Pick every line from the data that holds the word "link".

Provided data:
□ □ □ □
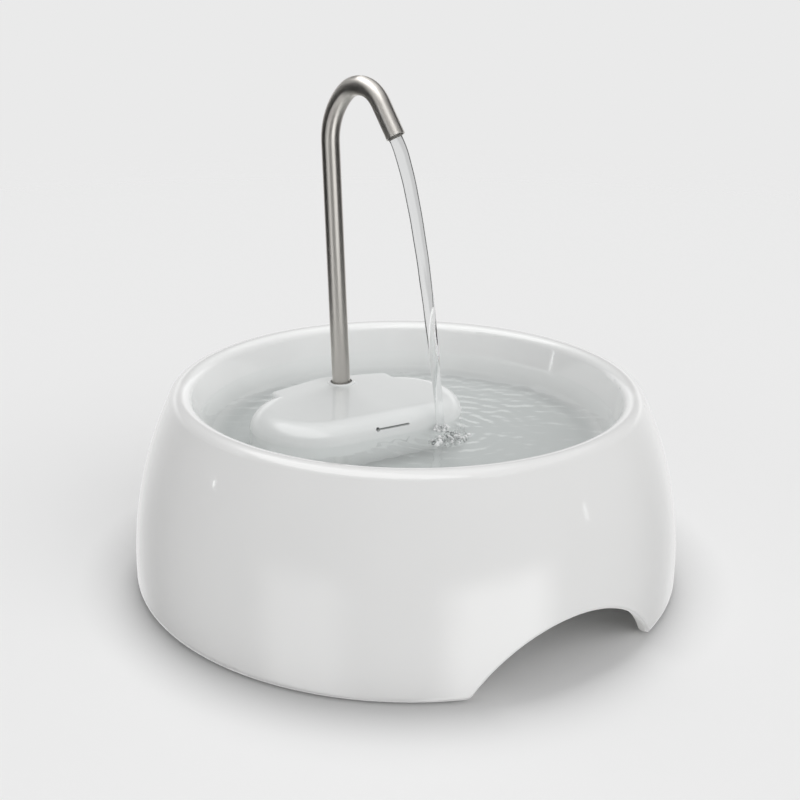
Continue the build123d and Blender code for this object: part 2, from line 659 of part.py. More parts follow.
def flow_dial():
    """Cap on the head's nose. Turning it slides its windows off those of the eye."""
    face_x = EYE_FACE_X + END_PLAY
    outer = NOSE_RADIUS + DIAL_PLAY + DIAL_WALL
    body = pipe(outer, NOSE_RADIUS + DIAL_PLAY, face_x - DIAL_X, DIAL_X)
    body += rod(outer, DIAL_FACE, face_x)
    body -= slab(eye_windows(), DIAL_FACE, face_x)
    inner = NOSE_RADIUS + DIAL_WALL / 2
    lever = Pos((LEVER_REACH + inner) / 2, 0) * Rectangle(LEVER_REACH - inner, LEVER_WIDTH)
    lever = fillet(lever.vertices().group_by(Axis.X)[-1], LEVER_ROUND)
    return ROTOR_FRAME * (body + Rot(0, 0, LEVER_BEARING) * slab(lever, LEVER_THICKNESS, DIAL_X))


def intake_grille():
    """Slotted cup over the dial, with a notch for the lever's travel."""
    body = rod(GRILLE_RADIUS, GRILLE_LENGTH, NOSE_X)
    body -= rod(GRILLE_RADIUS - GRILLE_WALL, GRILLE_LENGTH - GRILLE_WALL, NOSE_X)
    front = NOSE_X + GRILLE_LENGTH
    chord = GRILLE_RADIUS - 2 * GRILLE_WALL
    for i in range(GRILLE_SLOTS):
        y = (i - (GRILLE_SLOTS - 1) / 2) * GRILLE_PITCH
        length = 2 * sqrt(chord**2 - y**2)
        slot = Pos(0, y) * SlotOverall(length, GRILLE_SLOT)
        body -= slab(slot, GRILLE_WALL, front - GRILLE_WALL)
    sweep_angle = DIAL_TURN + degrees(2 * LEVER_WIDTH / GRILLE_RADIUS)
    notch = sector(GRILLE_RADIUS / 2, 2 * GRILLE_RADIUS, sweep_angle)
    notch = Rot(0, 0, LEVER_BEARING + DIAL_TURN / 2) * notch
    depth = DIAL_X + LEVER_THICKNESS + LEVER_GAP - NOSE_X
    return ROTOR_FRAME * (body - slab(notch, depth, NOSE_X))


def prefilter_foam():
    """Foam plug with a pocket that is pushed over the grille."""
    front = NOSE_X + GRILLE_LENGTH
    body = rod(FOAM_RADIUS, FOAM_LENGTH, front - FOAM_OVERLAP)
    body = chamfer(body.edges().filter_by(GeomType.CIRCLE), FOAM_EDGE)
    pocket = rod(GRILLE_RADIUS + FOAM_FIT, FOAM_OVERLAP + FOAM_FIT, front - FOAM_OVERLAP)
    return ROTOR_FRAME * (body - pocket)


def filter_frame():
    """Open-topped cartridge with a lattice on its two broad faces."""
    place = HOOD_FRAME * Pos(CARTRIDGE_X, 0, BASIN_FLOOR_Z)
    outline = RectangleRounded(CARTRIDGE_DEPTH, CARTRIDGE_WIDTH, CARTRIDGE_WALL)
    hollow = Rectangle(CARTRIDGE_DEPTH - 2 * CARTRIDGE_WALL, CARTRIDGE_WIDTH - 2 * CARTRIDGE_WALL)
    body = extrude(outline, CARTRIDGE_HEIGHT)
    body -= Pos(0, 0, CARTRIDGE_WALL) * extrude(hollow, CARTRIDGE_HEIGHT)
    cell_w = (CARTRIDGE_WIDTH - 2 * CARTRIDGE_WALL - (LATTICE_COLUMNS + 1) * LATTICE_BAR) / LATTICE_COLUMNS
    cell_h = (CARTRIDGE_HEIGHT - 2 * CARTRIDGE_WALL - (LATTICE_ROWS + 1) * LATTICE_BAR) / LATTICE_ROWS
    for column in range(LATTICE_COLUMNS):
        for row in range(LATTICE_ROWS):
            y = (column - (LATTICE_COLUMNS - 1) / 2) * (cell_w + LATTICE_BAR)
            z = CARTRIDGE_HEIGHT / 2 + (row - (LATTICE_ROWS - 1) / 2) * (cell_h + LATTICE_BAR)
            body -= Pos(0, y, z) * Box(2 * CARTRIDGE_DEPTH, cell_w, cell_h)
    return place * body


def carbon_pad():
    inset = 2 * (CARTRIDGE_WALL + PAD_FIT)
    height = CARTRIDGE_HEIGHT - CARTRIDGE_WALL - 2 * PAD_FIT
    outline = RectangleRounded(CARTRIDGE_DEPTH - inset, CARTRIDGE_WIDTH - inset, PAD_ROUND)
    low = BASIN_FLOOR_Z + CARTRIDGE_WALL + PAD_FIT
    return HOOD_FRAME * Pos(CARTRIDGE_X, 0, low) * extrude(outline, height)


def filter_lid():
    """Lid that rests on the cartridge, with a finger tab."""
    top = BASIN_FLOOR_Z + CARTRIDGE_HEIGHT
    plate = extrude(RectangleRounded(CARTRIDGE_DEPTH, CARTRIDGE_WIDTH, CARTRIDGE_WALL), LID_THICKNESS)
    tab = Pos(0, 0, LID_THICKNESS + LID_TAB_HEIGHT / 2) * Box(CARTRIDGE_WALL, LID_TAB, LID_TAB_HEIGHT)
    tab = fillet(tab.edges().filter_by(Axis.X).group_by(Axis.Z)[-1], LID_TAB_ROUND)
    return HOOD_FRAME * Pos(CARTRIDGE_X, 0, top) * (plate + tab)


NODES = (
    bowl,
    pump_cover,
    spout_tube,
    tube_connector,
    pump_head,
    head_seal,
    impeller,
    rotor_magnet,
    rotor_shaft,
    shaft_bushes,
    pump_housing,
    stator_core,
    stator_coils,
    control_board,
    potting_cap,
    cable_gland,
    suction_cups,
    flow_dial,
    intake_grille,
    prefilter_foam,
    filter_frame,
    carbon_pad,
    filter_lid,
)

os.makedirs("parts", exist_ok=True)
for make in NODES:
    export_step(make(), f"parts/{make.__name__}.step")
    print(make.__name__)
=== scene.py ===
# %% [markdown]
# # A pet water fountain in Blender
#
# The object is a glazed ceramic bowl with a plastic hood in it, a bent steel spout and running
# water. Its rigid pieces were drawn as solids in a CAD program, at their real size, and they come
# in as one fixed frame. This notebook keeps them where they are, gives each of them a finish, and
# models what a solid can't show: the water, its jet and its splash.

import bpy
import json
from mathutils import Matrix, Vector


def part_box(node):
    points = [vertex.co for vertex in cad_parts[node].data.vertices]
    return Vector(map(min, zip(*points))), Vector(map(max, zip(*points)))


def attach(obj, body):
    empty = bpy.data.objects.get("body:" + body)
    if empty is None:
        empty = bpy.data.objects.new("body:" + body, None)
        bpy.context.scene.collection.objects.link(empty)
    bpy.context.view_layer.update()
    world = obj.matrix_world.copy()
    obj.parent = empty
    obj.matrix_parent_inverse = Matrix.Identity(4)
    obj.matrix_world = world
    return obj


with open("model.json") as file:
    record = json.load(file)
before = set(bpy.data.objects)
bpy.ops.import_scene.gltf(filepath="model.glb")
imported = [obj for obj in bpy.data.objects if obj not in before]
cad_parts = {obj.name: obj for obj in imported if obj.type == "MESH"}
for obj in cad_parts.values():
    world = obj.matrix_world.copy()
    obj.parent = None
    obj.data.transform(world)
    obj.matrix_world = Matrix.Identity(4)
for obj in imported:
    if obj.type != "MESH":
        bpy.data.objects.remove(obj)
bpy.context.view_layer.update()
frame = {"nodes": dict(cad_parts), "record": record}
print("nodes:", len(frame["nodes"]))

# %% [markdown]
# ## Units and places
#
# Blender works in metres here, and the pieces are small, so one named factor turns millimetres
# into metres. Places come from the frame wherever it holds them. Everything points one way: the
# pet drinks from the front, which is -Y, and +Z is up.

# %% Units and places
import json
import random
from math import cos, exp, hypot, pi, radians, sin, sqrt, tan

import bmesh
import bpy
from mathutils import Matrix, Vector, noise

MM = 0.001
FREEBOARD = 16 * MM  # from the water up to the rim

bowl_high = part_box("bowl")[1]
BOWL_RADIUS = bowl_high.x
RIM_Z = bowl_high.z
WATER_Z = RIM_Z - FREEBOARD
FLOOR_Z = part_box("filter_frame")[0].z  # top of the basin's floor, where the cartridge stands


def add_object(name, data):
    """Makes an object of a mesh, a lens or a lamp, and puts it in the scene."""
    made = bpy.data.objects.new(name, data)
    bpy.context.scene.collection.objects.link(made)
    return made


print("rim", round(RIM_Z, 4), "water", round(WATER_Z, 4), "basin floor", round(FLOOR_Z, 4))

# %% [markdown]
# ## The camera
#
# Small goods are usually shown through a short telephoto lens, which keeps a round bowl from
# bulging. The camera stands on the Y axis, a little above the spout, and looks along +Y. Three
# turns about its own axes give the view: first the aim to the left or right, then the look down,
# and then the small roll of a camera that isn't quite level. A matrix for each turn, multiplied in
# that order, says this more plainly than three Euler angles.

# %% Camera
CAMERA_PLACE = Vector((0, -556.5, 282.3)) * MM
LENS_LENGTH = 54  # in mm, on the 36 mm of a small-format sensor
SENSOR_WIDTH = 36
LOOK_DOWN = radians(19.47)
AIM_LEFT = radians(0.372)
ROLL = radians(0.59)

lens = bpy.data.cameras.new("lens")
lens.sensor_fit = "HORIZONTAL"
lens.sensor_width = SENSOR_WIDTH
lens.lens = LENS_LENGTH
lens.clip_start = 10 * MM
camera = add_object("camera", lens)
aim = Matrix.Rotation(AIM_LEFT, 4, "Z")
tilt = Matrix.Rotation(pi / 2 - LOOK_DOWN, 4, "X")  # a camera without turns looks straight down
roll = Matrix.Rotation(ROLL, 4, "Z")
camera.matrix_world = Matrix.Translation(CAMERA_PLACE) @ aim @ tilt @ roll
bpy.context.scene.camera = camera
bpy.context.scene.view_settings.view_transform = "Standard"
print("lens", lens.lens, "mm at", [round(v, 3) for v in CAMERA_PLACE])

# %% [markdown]
# ## Shader maths as Python
#
# A finish is a small network of nodes. Wiring them by hand takes many lines, so one class wraps a
# socket and lets Python's operators add the Math nodes, and a second class holds a material and
# adds any other node with one method. A formula such as `1 - mask * 0.3` then reads as it looks.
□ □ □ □
Exercise output:
        bpy.context.scene.collection.objects.link(empty)
    bpy.context.scene.collection.objects.link(made)